Accuracy and Efficiency of Novice Nurse Practitioners Using Personal Digital Assistants


Patricia Biller Krauskopf, Shenandoah University, 1775 North Sector Court, Winchester, VA 2260. E-mail:


Purpose: To determine if using personal digital assistants (PDAs) increased accuracy and efficiency of clinical decisions made by novice nurse practitioners (NPs).

Design: Experimental with a repeated measures design.

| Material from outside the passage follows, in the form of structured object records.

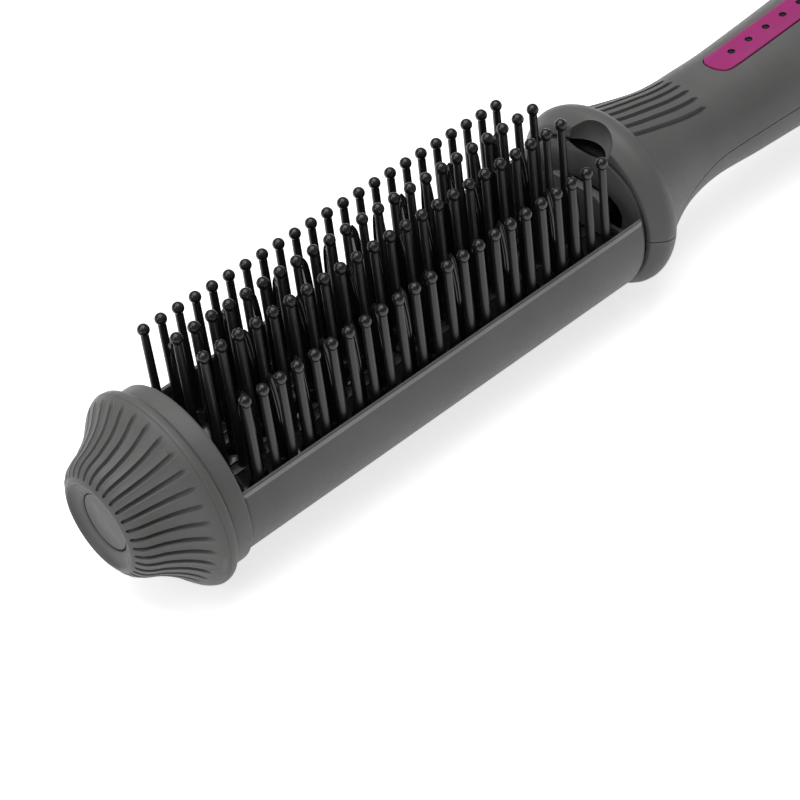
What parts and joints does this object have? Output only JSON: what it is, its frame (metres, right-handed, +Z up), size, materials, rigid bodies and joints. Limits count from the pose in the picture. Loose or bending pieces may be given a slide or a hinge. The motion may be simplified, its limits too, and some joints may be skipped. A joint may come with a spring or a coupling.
{
  "type": "hot air brush",
  "caption": "Hair-styling hot air brush: half-open bristle barrel with fluted tip, plugged into a round waisted handle with fan, heater, slider and push button.",
  "frame": {"origin": "middle of the brush's length and width, on the table plane that it rests on", "axes": "+X from the fluted tip to the handle's rear end, +Y to the left, +Z up through the bristles"},
  "size_m": [0.33, 0.0512, 0.0592],
  "materials": {
    "charcoal_plastic": "fine matt texture",
    "black_plastic": "satin",
    "gloss_black": "polished",
    "magenta_plastic": "soft satin",
    "aluminium": "plain",
    "steel": "plain",
    "mica": "layered mica sheet",
    "board_green": "solder mask"
  },
  "bodies": {
    "handle": {"handle_upper_shell": "charcoal_plastic", "handle_lower_shell": "charcoal_plastic", "shell_screw_front": "steel", "shell_screw_rear": "steel", "control_strip": "magenta_plastic", "socket_ring": "black_plastic", "heater_sleeve": "mica", "heater_frame": "mica", "heating_wire": "steel", "thermostat": "steel", "circuit_board": "board_green", "key_switch": "black_plastic", "slide_switch": "black_plastic", "motor": "steel", "motor_mount": "black_plastic", "dust_screen": "black_plastic", "rear_grille": "charcoal_plastic"},
    "head": {"tip_cone": "charcoal_plastic", "tip_plug": "charcoal_plastic", "tip_screw": "steel", "tip_flange": "charcoal_plastic", "barrel_shell": "charcoal_plastic", "bristle_bed": "black_plastic", "heat_plate": "aluminium", "outer_pin_strip_left": "black_plastic", "outer_pin_strip_right": "black_plastic", "inner_pin_strip_left": "black_plastic", "inner_pin_strip_right": "black_plastic", "fin_strip_left": "gloss_black", "fin_strip_centre": "gloss_black", "fin_strip_right": "gloss_black", "end_plate": "charcoal_plastic", "outlet_core": "charcoal_plastic"},
    "slider": {"speed_slider": "black_plastic"},
    "button": {"cool_button": "black_plastic"},
    "fan_rotor": {"motor_shaft": "steel", "fan": "black_plastic"},
    "gland": {"cord_gland": "black_plastic"}
  },
  "joints": [
    {"name": "head_plug", "type": "slide", "parent": "handle", "child": "head", "axis": [-1, 0, 0], "range_m": [0, 0.014]},
    {"name": "slider_travel", "type": "slide", "parent": "handle", "child": "slider", "axis": [0.9921, 0, 0.1252], "range_m": [0, 0.0078]},
    {"name": "cool_button_press", "type": "slide", "parent": "handle", "child": "button", "axis": [0, 0, -1], "range_m": [0, 0.001], "stiffness_N_per_m": 400, "springref_m": -0.001},
    {"name": "fan_spin", "type": "hinge", "parent": "handle", "child": "fan_rotor", "pos_m": [0.14125, 0, 0.0252], "axis": [1, 0, 0], "continuous": true},
    {"name": "gland_swivel", "type": "hinge", "parent": "handle", "child": "gland", "pos_m": [0.15735, 0, 0.0252], "axis": [1, 0, 0], "continuous": true}
  ]
}
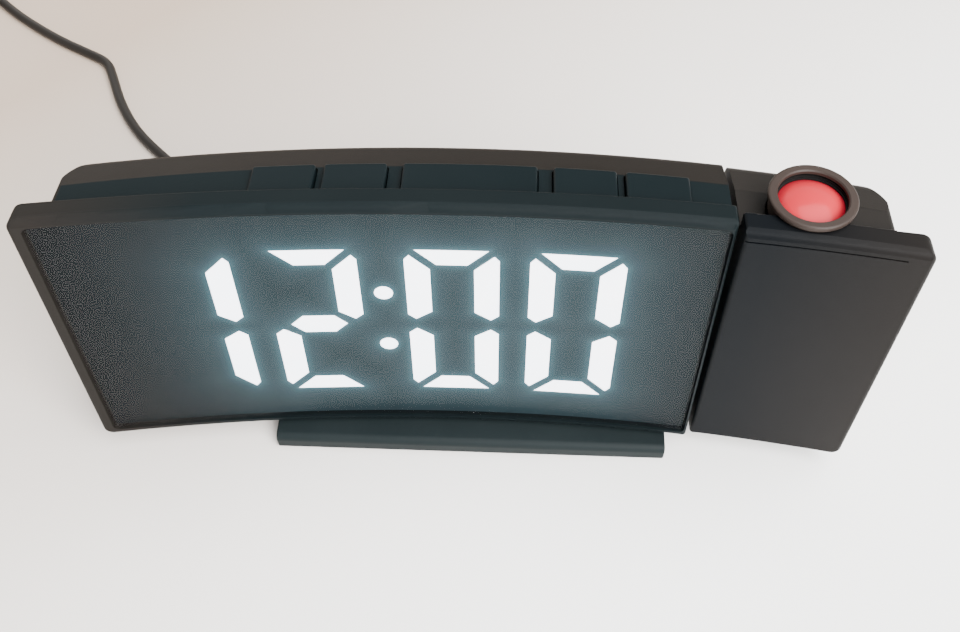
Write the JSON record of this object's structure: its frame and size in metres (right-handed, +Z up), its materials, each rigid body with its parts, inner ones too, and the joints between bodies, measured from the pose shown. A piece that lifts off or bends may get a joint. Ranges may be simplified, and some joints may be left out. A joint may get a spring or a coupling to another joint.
{
  "type": "desk clock",
  "caption": "Wide desk clock with a concave mirror-faced LED display, top buttons, slab base, and a tilting ceiling-projector end with a focus ring and a coiled power lead.",
  "frame": {"origin": "on the table, under the middle of the clock without its lead", "axes": "+Z up, +X to the viewer's right along the width, +Y away from the viewer"},
  "size_m": [0.3576, 0.2161, 0.0888],
  "materials": {
    "case_black": "fine textured black moulding",
    "tinted_window": "dark tinted half-mirror acrylic",
    "white_plastic": "white moulding",
    "lit_bar": "milky diffuser, lit white",
    "dark_bar": "milky diffuser, unlit",
    "circuit_board": "green glass-fibre board",
    "lamp": "surface-mount lamps",
    "brass_part": "turned brass",
    "component": "black moulded components",
    "steel_part": "bright steel",
    "button_black": "black caps",
    "plunger_tan": "tan switch plungers",
    "bearing_plastic": "natural acetal",
    "grey_plastic": "dark grey moulding",
    "clear_optic": "clear optic, reddish coating",
    "picture_slide": "liquid crystal picture slide",
    "foot_rubber": "black rubber",
    "lead_black": "black vinyl lead",
    "tie_black": "black tie"
  },
  "bodies": {
    "case": {"base_cover": "grey_plastic", "base_screws": "steel_part", "base_shell": "case_black", "base_weight": "steel_part", "board_parts": "component", "board_spacers": "brass_part", "button_board": "circuit_board", "case_screws": "steel_part", "coin_cell": "steel_part", "colon_dots": "lit_bar", "cord_coil": "lead_black", "cord_tail": "lead_black", "cord_tie": "tie_black", "display_board": "circuit_board", "display_leds": "lamp", "display_window": "tinted_window", "front_bezel": "case_black", "light_box": "white_plastic", "lit_segments": "lit_bar", "main_board": "circuit_board", "plug_barrel": "steel_part", "plug_body": "lead_black", "power_cord": "lead_black", "power_jack": "component", "rear_shell": "case_black", "rubber_feet": "foot_rubber", "speaker": "steel_part", "speaker_magnet": "steel_part", "swivel_bush": "bearing_plastic", "tact_switches": "component", "unlit_segments": "dark_bar", "usb_plug_body": "lead_black", "usb_plug_shell": "steel_part", "usb_socket": "steel_part", "usb_socket_tongue": "component"},
    "body_alarm_1": {"button_alarm_1": "button_black", "plunger_alarm_1": "plunger_tan"},
    "body_alarm_2": {"button_alarm_2": "button_black", "plunger_alarm_2": "plunger_tan"},
    "body_snooze": {"button_snooze": "button_black", "plunger_snooze": "plunger_tan"},
    "body_time_set": {"button_time_set": "button_black", "plunger_time_set": "plunger_tan"},
    "body_project": {"button_project": "button_black", "plunger_project": "plunger_tan"},
    "door": {"battery_door": "case_black"},
    "projector_end": {"module_front": "case_black", "module_shell": "case_black", "friction_washer": "bearing_plastic", "swivel_shaft": "grey_plastic", "swivel_clip": "steel_part", "module_screws": "steel_part", "projector_board": "circuit_board", "projector_lamp": "lamp", "lens_barrel": "grey_plastic", "condenser_lens": "clear_optic", "lcd_slide": "picture_slide"},
    "ring": {"focus_ring": "grey_plastic"},
    "lens_slide": {"lens_cell": "grey_plastic", "projection_lens": "clear_optic"}
  },
  "joints": [
    {"name": "press_alarm_1", "type": "slide", "parent": "case", "child": "body_alarm_1", "axis": [0, 0.0872, 0.9962], "range_m": [-0.0008, 0], "stiffness_N_per_m": 400, "springref_m": 0.0012},
    {"name": "press_alarm_2", "type": "slide", "parent": "case", "child": "body_alarm_2", "axis": [0, 0.0872, 0.9962], "range_m": [-0.0008, 0], "stiffness_N_per_m": 400, "springref_m": 0.0012},
    {"name": "press_snooze", "type": "slide", "parent": "case", "child": "body_snooze", "axis": [0, 0.0872, 0.9962], "range_m": [-0.0008, 0], "stiffness_N_per_m": 400, "springref_m": 0.0012},
    {"name": "press_time_set", "type": "slide", "parent": "case", "child": "body_time_set", "axis": [0, 0.0872, 0.9962], "range_m": [-0.0008, 0], "stiffness_N_per_m": 400, "springref_m": 0.0012},
    {"name": "press_project", "type": "slide", "parent": "case", "child": "body_project", "axis": [0, 0.0872, 0.9962], "range_m": [-0.0008, 0], "stiffness_N_per_m": 400, "springref_m": 0.0012},
    {"name": "door_lift", "type": "slide", "parent": "case", "child": "door", "axis": [0, 0.9962, -0.0872], "range_m": [0, 0.012]},
    {"name": "swivel", "type": "hinge", "parent": "case", "child": "projector_end", "pos_m": [0.059, -0.00219, 0.04572], "axis": [1, 0, 0], "range_deg": [-92, 88]},
    {"name": "focus_turn", "type": "hinge", "parent": "projector_end", "child": "ring", "pos_m": [0.0755, -0.00347, 0.08709], "axis": [0, 0.0488, 0.9988], "range_deg": [-60, 60]},
    {"name": "focus_slide", "type": "slide", "parent": "projector_end", "child": "lens_slide", "axis": [0, 0.0488, 0.9988], "range_m": [-0.00099, 0.00099]}
  ],
  "couplings": [
    {"joint": "focus_turn", "follows": "focus_slide", "rad_per_m": 1052.6}
  ]
}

Methods: The study sample included 40 novice NPs. Data were collected from December 2003 to March 2004 following a stratified random assignment of the subjects to a textbook or PDA group. Participants identified appropriate laboratory value assessments, diagnosis, and medication decisions using the assigned resources when given two randomly administered clinical scenarios. Accuracy was determined by the correct response score to each clinical question. The completion of the scenario was timed by the investigator. Length of time necessary to answer each part of the scenario determined efficiency. Data analysis included mixed design repeated measures analysis of variance.

Findings: There was a significant interaction and difference in accuracy in the laboratory analysis section of the case scenarios (F(1,38) = 21.256, p≤ .001) in the PDA group when compared with the textbook group. There were no differences in accuracy by section. In three of six efficiency variables measured, the PDA users were significantly more efficient.

Conclusions: In both laboratory values and one of the treatment sections, the PDA users were more efficient in determining an answer to the clinical questions. Accuracy of PDA users was equal to textbook users.

Clinical Relevance: The findings lend support to benefits for novice practitioners using PDAs when evaluating clinical situations, both in accessing certain correct information and doing this in a timely manner.